Tuesday 1 October 2013

Marius Mules: Book Three Gallia Invicta by SJA Turney

On Kindle

Caesar has returned to Rome announcing, for the second time, that Gaul is pacified and leaving his
Legions to re-equip and where possible recruit to make up for their considerable losses.
  
The book opens with Galba, Legate of the Twelfth Legion, trying with his three remaining cohorts to garrison the town of Octodurus, capital of the Veragri tribe and holding the pass between Lake Geneva and Cisalpine Gaul.   Having fortified the upper part of the town Galba then faces a revolt by the Veragri and two neighbouring tribes and faced with overwhelming odds extricates the survivors to Eporedia in Cisalpine Gaul.   In Northern Gaul Crassus, Legate of the Seventh Legion, stirs up a hornets nest with his constant raids on the local tribes for food and other supplies.   He steadfastly refuses his officers plea to arrange supplies from Southern Gaul as he fears losing face in the eyes of Caesar.   When he arresta a Druid who arrives to negotiate with him the Veneti leading the other local tribes rise in revolt.

Meanwhile in Rome Fronto, who is on leave and Priscus his First Spear who is convalescing from a crippling leg wound, are recruited by Cicero to guard Caelius Rufus who is being prosecuted by Caesar's enemy Clodius Pulcher.   At this point we are reintroduced to Aulus Paetus whom all other characters in the story believe to be dead.   Paetus was Caesar's Camp Prefect and was found to be spying on behalf of Clodius who had threatened his familly.   Fronto persuades Caesar to use him to send misleading information to Clodius in return for protection for his familly.   Caesar makes this promise then does nothing and when Clodius discovers he has been tricked Paetus' familly is butchered.   Paetus is now in Rome seeking revenge on both Clodius and Caesar.

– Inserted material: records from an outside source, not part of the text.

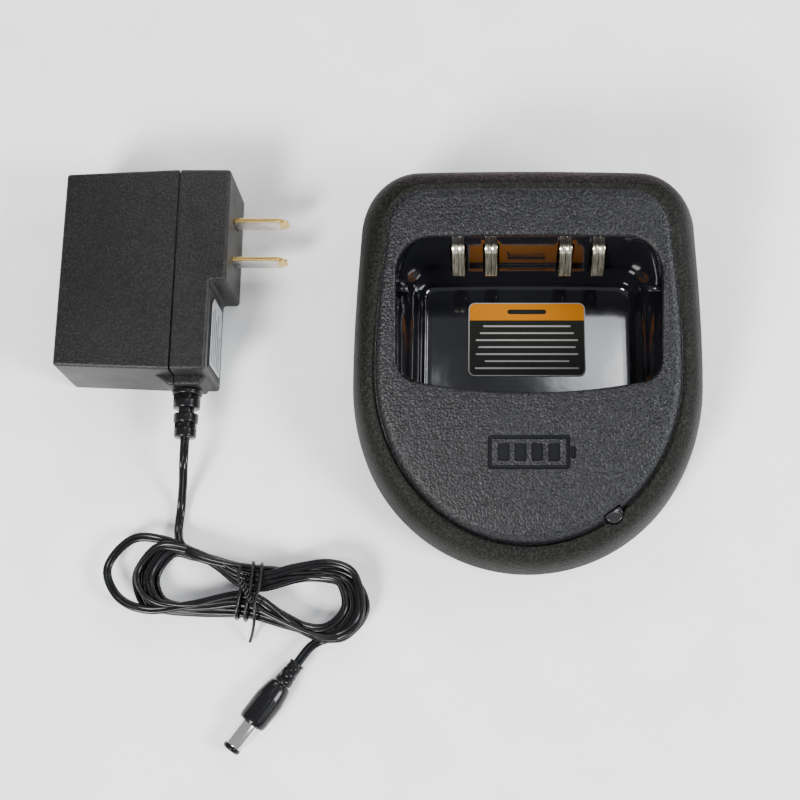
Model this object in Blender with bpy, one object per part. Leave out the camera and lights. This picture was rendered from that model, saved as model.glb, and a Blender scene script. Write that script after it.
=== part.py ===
"""Desktop charging cradle for a two-way radio, with its plug-in power adapter and lead.

Dimensions are in millimetres and are turned into metres where meshes are made.
+X runs from the adapter to the cradle, +Y to the cradle's back, +Z up from the table.
"""
import math

import bmesh
import bpy
from mathutils import Matrix, Vector

MM = 0.001
GAP = 0.3                       # clearance between neighbouring pieces

# Where the two housings stand on the table, before the whole set is centred.
CRADLE_AT = (39.5, 8.0)
ADAPTER_AT = (-101.7, 34.5)

# Cradle housing.
BASE_HALF = 53.0
BASE_HALF_BACK = 51.0
BASE_BACK_Y = 53.0
BASE_FRONT_Y = -63.0
BASE_CORNER = 18.0
WIDEST_Y = -9.0
RIM_Z = 1.2
WALL = 2.2
PANEL_HALF = 44.8
PANEL_HALF_BACK = 40.9
PANEL_BACK_Y = 41.3
PANEL_FRONT_Y = -56.2
PANEL_CORNER = 11.6
PANEL_BACK_Z = 52.0
PANEL_FRONT_Z = 19.0
PANEL_STEP = 2.7                # height of the panel's edge above the skirt, at the front
PANEL_STEP_BACK = 0.5
PANEL_INSET = 0.2               # the panel's edge leans in by this much
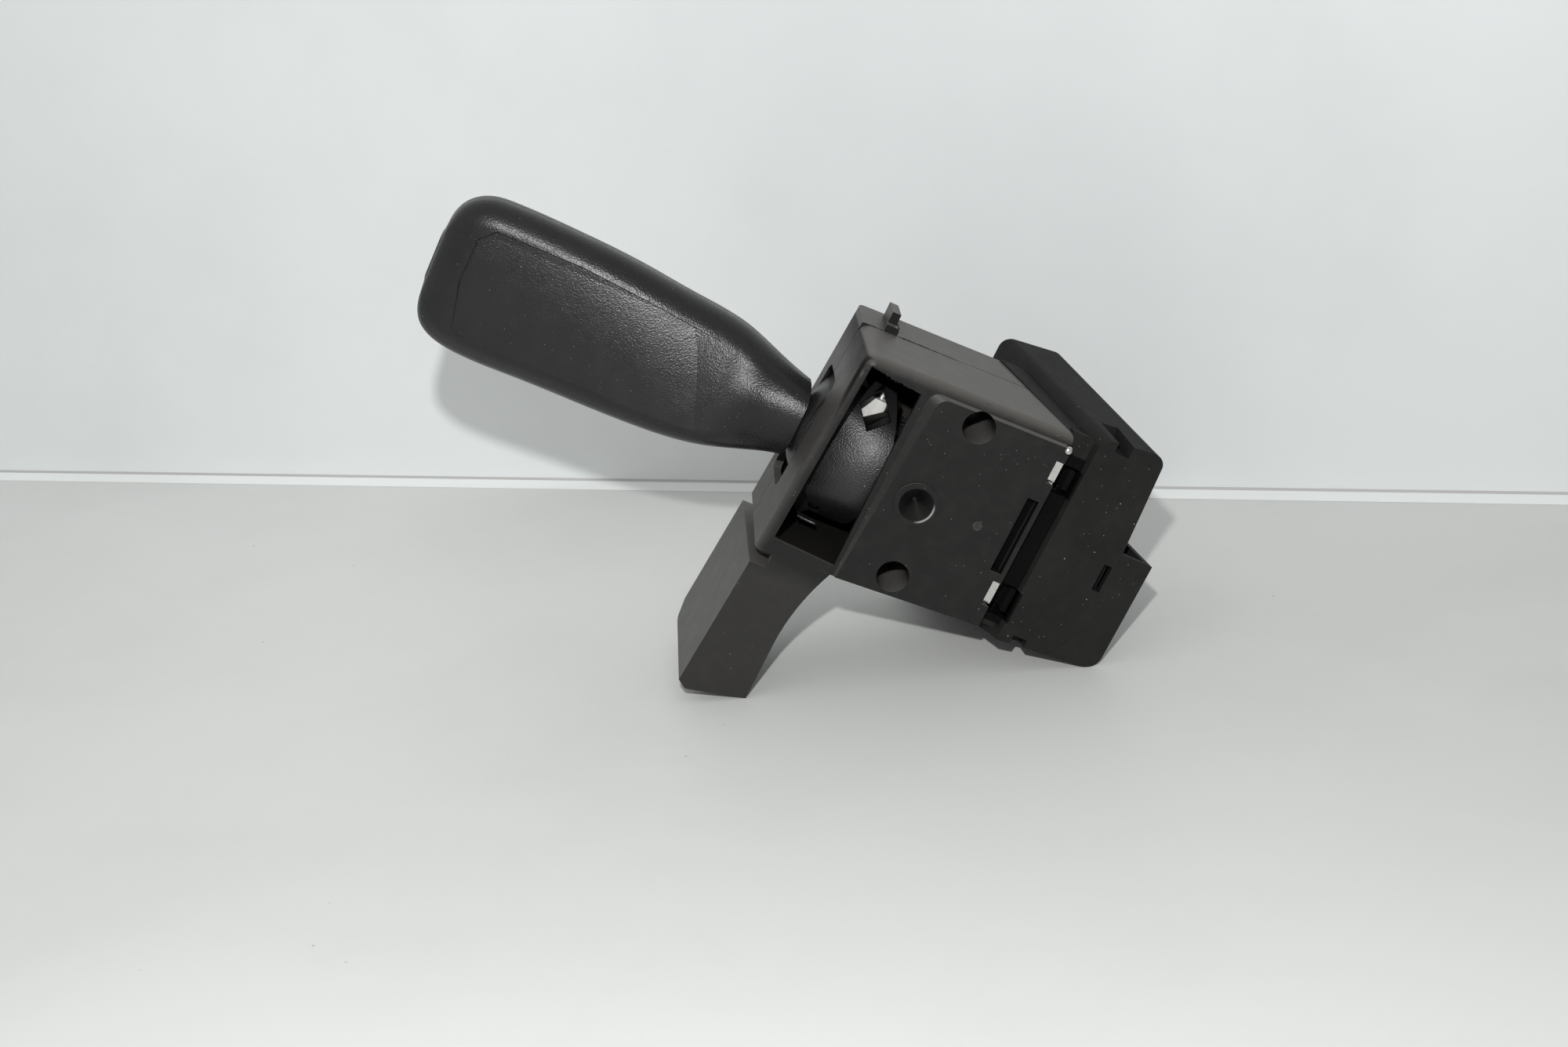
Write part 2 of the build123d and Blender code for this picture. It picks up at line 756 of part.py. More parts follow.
def handle_section(u, low, high, thickness, inset):
    height = high - low - 2 * inset
    depth = thickness - 2 * inset
    plane = Plane((u, stalk_y, (low + high) / 2), x_dir=(0, 1, 0), z_dir=(1, 0, 0))
    return plane * RectangleRounded(depth, height, 0.42 * depth)


def handle_form(inset=0.0, hollow=False):
    sections = [
        (-36.0, -34.3, -14.3, 12.6),
        (-41.0, -35.0, -12.7, 12.8),
        (-49.0, -37.5, -10.1, 14.0),
        (-60.0, -40.8, -6.3, 15.4),
        (-76.0, -42.7, -4.2, 15.6),
        (-92.0, -43.1, -2.5, 15.6),
        (-110.0, -43.3, -1.6, 15.6),
        (-127.0, -43.4, -1.5, 15.6),
        (-134.5, -41.9, -2.8, 15.0),
        (-138.6, -39.1, -5.9, 12.4),
        (-140.7, -33.8, -10.7, 8.4),
        (-141.4, -28.2, -15.6, 4.6),
    ]
    faces = []
    for u, low, high, thickness in sections:
        if hollow and not -134 < u < -60:
            continue
        faces.append(handle_section(u, low, high, thickness, inset))
    return loft(faces)


def handle_recess():
    outline = make_face(
        Spline((-56.0, -32.0), (-56.0, -14.6), tangents=[(0, 1), (0, 1)]).edges()
        + Polyline((-56.0, -14.6), (-66.0, -11.2), (-83.5, -9.3), (-105.6, -7.6), (-129.0, -8.0),
                   (-132.6, -12.0), (-132.9, -24.0), (-130.0, -37.0), (-56.0, -39.0), (-56.0, -32.0)).edges()
    )
    front = stalk_y - 7.8
    floor = front + recess_depth
    wedge = polygon((front - 5, 0), (floor, 0), (floor, -10), (front - 0.2, -41), (front - 5, -41))
    rise = Spline((-76.0, floor), (-56.0, front - 0.4), tangents=[(1, 0), (1, 0)])
    rest = Polyline(
        (-56.0, front - 0.4), (-56.0, front - 5), (-140.0, front - 5), (-140.0, floor), (-76.0, floor)
    )
    ramp = make_face(rise.edges() + rest.edges())
    tool = prism(outline, front - 4, front + 6) & along_stalk(wedge, -140, -50)
    return tool & (Pos(0, 0, -50) * extrude(ramp, 60, dir=(0, 0, 1)))


def handle_half(front_side):
    if front_side:
        side = bar(-150, -30, 0, stalk_y, -60, 20)
        side -= bar(-150, -30, stalk_y - seam_width, stalk_y, -60, 20) - handle_form(seam_depth)
    else:
        side = bar(-150, -30, stalk_y, 60, -60, 20)
    body = (handle_form() & side) - handle_form(handle_wall, True)
    body -= Pos(pull_u, stalk_y, swing_w) * Cylinder(neck_radius, 60)
    body -= bar(core_end, -30, stalk_y - core_thickness / 2, stalk_y + core_thickness / 2,
                swing_w - core_width / 2, swing_w + core_width / 2)
    return body


def handle_front_shell():
    return handle_half(True) - handle_recess()


def handle_rear_shell():
    return handle_half(False)


# Contact sliders and fixed contacts

def swing_slider():
    middle = swing_w + drive_offset
    front = cheek_rear + slider_gap
    body = bar(swing_u - slider_length / 2, swing_u + slider_length / 2, front, front + slider_thickness,
               middle - slider_height / 2, middle + slider_height / 2)
    slot = bar(swing_u - drive_pin_radius - running_gap, swing_u + drive_pin_radius + running_gap,
               front - 1, front + slider_thickness + 1, middle - 2.7, middle + 2.7)
    return body - slot


def swing_contact_bridge():
    rear = cheek_rear + slider_gap + slider_thickness
    middle = swing_w + drive_offset
    strip = bar(swing_u - 8.5, swing_u - 4.0, rear, rear + 0.3, middle - 4, middle + 4)
    for w in (middle - 3, middle + 3):
        strip += bar(swing_u - 7.0, swing_u - 5.6, rear + 0.3, board_front - 0.15, w - 0.8, w + 0.8)
    return strip


def contact_board():
    rear = base_depth - 6
    beyond = taper(connector_board_outline(8, 20), 8, connector_board_outline(rear, 20), rear)
    return contact_board_form() - beyond


def fixed_contacts():
    middle = swing_w + drive_offset
    shapes = []
    for w in (middle - 3, middle + 3):
        shapes.append(bar(-19, 16, board_front - 0.1, board_front, w - 1, w + 1))
    return shapes


def pull_slider():
    body = rod(swing_u, swing_w, slider_bore - running_gap, stalk_y - 5.1, housing_depth - 4.6)
    body -= bar(swing_u - 6, swing_u + ball_radius + 0.3, stalk_y - ball_radius - running_gap,
                stalk_y + ball_radius + running_gap, swing_w - 6, swing_w + 6)
    body -= rod(swing_u, swing_w, 2.1, sleeve_front - 0.6, housing_depth)
    return body


def pull_contact_sleeve():
    return tube(swing_u, swing_w, 2.08, contact_pin_radius + 0.08, sleeve_front, housing_depth - 4.8)


def pull_contact_pin():
    body = rod(swing_u, swing_w, contact_pin_radius, sleeve_front + 1, housing_depth - wall)
    body += rod(swing_u, swing_w, 2.6, housing_depth - wall - 1.2, housing_depth - wall)
    return body


def place(shape):
    return Rot(0, stand_tilt, 0) * shape


def main():
    os.makedirs("parts", exist_ok=True)
    nodes = [
        housing_front, housing_rear, fixing_sleeves, base_block, base_cover, retaining_strip,
        connector_board, connector_blades, detent_track, carrier, dust_shield, pull_pin,
        return_spring, detent_plunger, detent_spring, lever_core, handle_front_shell,
        handle_rear_shell, swing_slider, swing_contact_bridge, contact_board, fixed_contacts,
        pull_slider, pull_contact_sleeve, pull_contact_pin,
    ]
    for node in nodes:
        made = node()
        shapes = made if isinstance(made, list) else [made]
        solids = [solid for shape in shapes for solid in shape.solids()]
        print(node.__name__, len(solids), "solids", round(sum(solid.volume for solid in solids)), "mm3")
        export_step(place(Compound(solids)), "parts/" + node.__name__ + ".step")


main()
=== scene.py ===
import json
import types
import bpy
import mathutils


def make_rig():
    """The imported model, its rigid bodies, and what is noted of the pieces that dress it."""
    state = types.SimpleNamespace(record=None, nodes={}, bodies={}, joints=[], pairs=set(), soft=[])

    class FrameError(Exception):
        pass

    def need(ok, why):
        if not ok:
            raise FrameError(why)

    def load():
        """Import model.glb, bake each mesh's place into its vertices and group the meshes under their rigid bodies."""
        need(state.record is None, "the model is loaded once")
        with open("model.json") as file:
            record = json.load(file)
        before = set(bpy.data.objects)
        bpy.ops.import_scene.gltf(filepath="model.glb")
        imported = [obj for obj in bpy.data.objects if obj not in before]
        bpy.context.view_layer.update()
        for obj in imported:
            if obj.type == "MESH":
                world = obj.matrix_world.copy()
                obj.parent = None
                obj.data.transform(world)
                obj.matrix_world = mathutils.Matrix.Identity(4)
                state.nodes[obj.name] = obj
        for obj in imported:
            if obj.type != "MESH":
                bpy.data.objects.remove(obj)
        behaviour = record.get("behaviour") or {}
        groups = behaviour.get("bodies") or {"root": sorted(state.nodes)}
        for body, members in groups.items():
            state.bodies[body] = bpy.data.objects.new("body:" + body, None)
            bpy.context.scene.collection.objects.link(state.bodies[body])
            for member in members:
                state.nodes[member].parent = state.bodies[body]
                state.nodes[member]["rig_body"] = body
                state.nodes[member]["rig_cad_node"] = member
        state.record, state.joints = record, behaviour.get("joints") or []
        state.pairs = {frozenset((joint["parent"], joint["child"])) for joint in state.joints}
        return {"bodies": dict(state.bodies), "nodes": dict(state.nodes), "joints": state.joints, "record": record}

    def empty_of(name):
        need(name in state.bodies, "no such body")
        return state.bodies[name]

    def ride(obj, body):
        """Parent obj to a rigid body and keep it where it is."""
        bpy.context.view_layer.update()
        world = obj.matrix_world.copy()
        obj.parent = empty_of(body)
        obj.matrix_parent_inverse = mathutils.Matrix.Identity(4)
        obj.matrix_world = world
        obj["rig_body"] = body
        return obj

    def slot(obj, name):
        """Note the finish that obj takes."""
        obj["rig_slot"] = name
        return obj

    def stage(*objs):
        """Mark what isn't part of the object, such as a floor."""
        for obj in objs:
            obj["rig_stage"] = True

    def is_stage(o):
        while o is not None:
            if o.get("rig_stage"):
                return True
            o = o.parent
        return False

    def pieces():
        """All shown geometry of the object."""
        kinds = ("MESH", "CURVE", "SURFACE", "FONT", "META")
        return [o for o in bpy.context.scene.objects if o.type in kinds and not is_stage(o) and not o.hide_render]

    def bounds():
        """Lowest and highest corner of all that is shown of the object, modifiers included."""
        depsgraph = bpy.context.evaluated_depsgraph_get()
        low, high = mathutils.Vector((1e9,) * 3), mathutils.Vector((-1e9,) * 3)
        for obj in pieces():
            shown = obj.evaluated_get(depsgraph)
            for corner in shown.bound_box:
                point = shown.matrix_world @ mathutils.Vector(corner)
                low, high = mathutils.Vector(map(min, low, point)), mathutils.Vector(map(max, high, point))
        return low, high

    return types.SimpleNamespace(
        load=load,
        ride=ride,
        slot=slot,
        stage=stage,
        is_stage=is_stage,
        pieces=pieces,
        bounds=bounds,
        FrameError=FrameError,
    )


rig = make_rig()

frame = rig.load()

import json
import math
import random
import bmesh
import bpy
from mathutils import Matrix, Vector

with open("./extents.json", "w") as sizeFile:
    json.dump({"start": [list(corner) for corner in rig.bounds()]}, sizeFile)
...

Clodius case against Caelius is trashed in the Court by Cicero and Crassus Senior but Caelius is still in danger of being murdered by Clodius who now runs the biggest gang of cutthroats in Rome.   As Fronto is recalled to his Legion by Caesar he leaves Caelius in the protection of Priscus who has also recruited a gang to act as bodyguards.

On his return to Gaul Caesar, who had already told the Senate that he had conquered the Gaulish tribes, is not pleased that Crassus had stirred the Veneti to revolt.   However, he cannot dismiss him as he needs the support of Crassus Senior in Rome and so sends the Seventh to pacify the restless tribes of the Pyrenees.   The Veneti avoid a pitched battle with the Romans by using their skill as sailors but eventualy they are cornered and those who are not killed are enslaved.

Priscus writes to Fronto that men loyal to Caesar are being murdered by Clodius gang and that Clodius himself has had meetings with Pompey Magnus and that Fronto's mother and sister were attacked at the market but rescued by an unknown man who walks away without a word.   The man, of course, is Paetus.   Clodia, sister of odious Clodius, has disappeared and Priscus finds her murdered body at the mausoleum of the Paetus familly.

In Gaul two more revolts are put down but Caesar and Crassus are persuaded to leave the tribes on their land if only because they can grow the increasing amounts of food that an ever expanding Rome requires.

Caesar, Fronto and the rest of the senior officers return to Rome as the Legions move into winter quarters to recruit and re-equip.   There they find that Clodius is ever more ambitious and daring as his huge private army rules the streets and an escalating series of fracas lead to a full scale attack on Fronto's home.   It is beaten off but leads to Caesar calling a meeting with Crassus Senior and Pompey Magnus with the intention of bringing down Clodius once and for all.

SJA Turney has given us another first class adventure story set in my favouite historical period.   However, I must admit that I was more interested in the Roman episodes than the battlefield incidents which all seem to end up as a load of Celtic nutters throwing themselves at disciplined Roman sheildwalls and being slaughtered.   Perhaps volume four will show us more of the battle against Clodius and his street fighters.